If require_all is True: return a single Boolean value.
- Parameters:
collection – one or more data references
require_all – Boolean to require that all must be characterised
- Returns:
Ordered Dictionary OR Boolean (if require_all is True)
- daops.utils.core.open_dataset(ds_id, file_paths, apply_fixes=True)[source]
Opens an xarray Dataset and applies fixes if requested. Fixes are applied to the data either before or after the dataset is opened. Whether a fix is a ‘pre-processor’ or ‘post-processor’ is defined in the fix itself.
- Parameters:
ds_id – Dataset identifier in the form of a drs id e.g. cmip5.output1.INM.inmcm4.rcp45.mon.ocean.Omon.r1i1p1.latest.zostoga
file_paths – (list) The file paths corresponding to the ds id.
apply_fixes – Boolean. If True fixes will be applied to datasets if needed. Default is True.
- Returns:
xarray Dataset with fixes applied to the data.
- class daops.utils.base_lookup.Lookup(dset)[source]
Bases:
object
Base class used for looking up datasets in the elasticsearch indexes.
- convert_to_ds_id()[source]
Converts the input dataset to a drs id form to use with the elasticsearch index.
- class daops.utils.fixer.Fixer(dset)[source]
Bases:
Lookup
Fixer class to look up fixes to apply to input dataset from the elastic search index. Gathers fixes into pre and post processors. Pre-process fixes are chained together to allow them to be executed with one call.
- class daops.utils.fixer.FuncChainer(funcs)[source]
Bases:
object
Chains functions together to allow them to be executed in one call.
- class daops.utils.normalise.ResultSet(inputs=None)[source]
Bases:
object
A class to hold the results from an operation e.g. subset
- add(dset, result)[source]
Adds outputs to an ordered dictionary with the ds id as the key. If the output is a file path this is also added to the file_paths variable so a list of file paths can be accessed independently.
- daops.utils.normalise.normalise(collection, apply_fixes=True)[source]
Takes file paths and opens and fixes the dataset they make up.
- Parameters:
collection – Ordered dictionary of ds ids and their related file paths.
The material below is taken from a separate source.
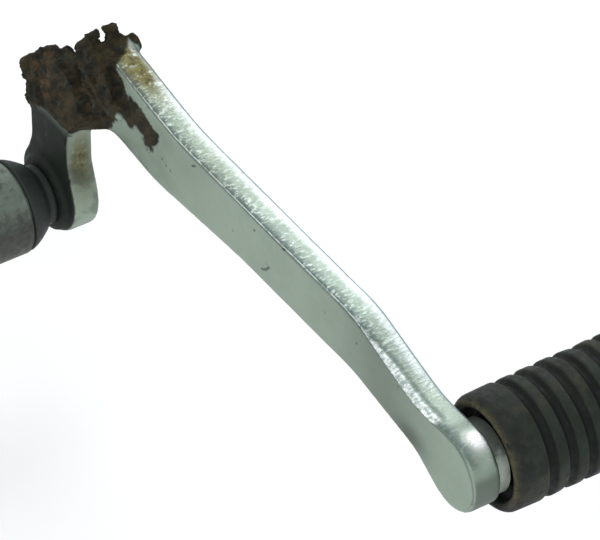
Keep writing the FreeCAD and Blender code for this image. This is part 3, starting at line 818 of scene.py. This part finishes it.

apply_fixes – Boolean. If True fixes will be applied to datasets if needed. Default is True.
- Returns:
An ordered dictionary of ds ids and their fixed xarray Dataset.
Data Utilities
- daops.data_utils.attr_utils.add_global_attrs_if_needed(ds_id, ds, **operands)[source]
- Parameters:
ds – Xarray DataSet
operands – sequence of arguments
- Returns:
Xarray Dataset
Add a global attribute if it doesn’t already exist.
- daops.data_utils.attr_utils.edit_global_attrs(ds_id, ds, **operands)[source]
- Parameters:
ds – Xarray DataSet
operands – sequence of arguments
- Returns:
Xarray DataArray
Change the gloabl attributes.
- daops.data_utils.attr_utils.edit_var_attrs(ds_id, ds, **operands)[source]
- Parameters:
ds – Xarray DataSet
operands – sequence of arguments
- Returns:
Xarray Dataset
Change the attributes of a variable.
- daops.data_utils.attr_utils.remove_coord_attr(ds_id, ds, **operands)[source]
- Parameters:
ds – Xarray DataSet
operands – sequence of arguments
- Returns:
Xarray Dataset
Remove coordinate attribute that is added by xarray, for specified variables.
- daops.data_utils.coord_utils.add_coord(ds_id, ds, **operands)[source]
- Parameters:
ds – Xarray DataSet
operands – sequence of arguments
- Returns:
Xarray DataArray
Add a coordinate.
- daops.data_utils.coord_utils.add_scalar_coord(ds_id, ds, **operands)[source]
- Parameters:
ds – Xarray DataSet
operands – sequence of arguments
- Returns:
Xarray Dataset
Add a scalar coordinate.
- daops.data_utils.coord_utils.squeeze_dims(ds_id, ds, **operands)[source]
- Parameters:
ds – Xarray Dataset
operands – (dict) Arguments for fix. Dims (list) to remove.
- Returns:
Xarray Dataset
- daops.data_utils.var_utils.add_data_var(ds_id, ds, **operands)[source]
- Parameters:
ds – Xarray DataSet
operands – sequence of arguments
- Returns:
Xarray Dataset
Add a data variable.
Processor
- daops.processor.dispatch(operation, dset, **kwargs)[source]
- daops.processor.process(operation, dset, mode='serial', **kwargs)[source]
Runs the processing operation on the dataset in the correct mode (in series or parallel).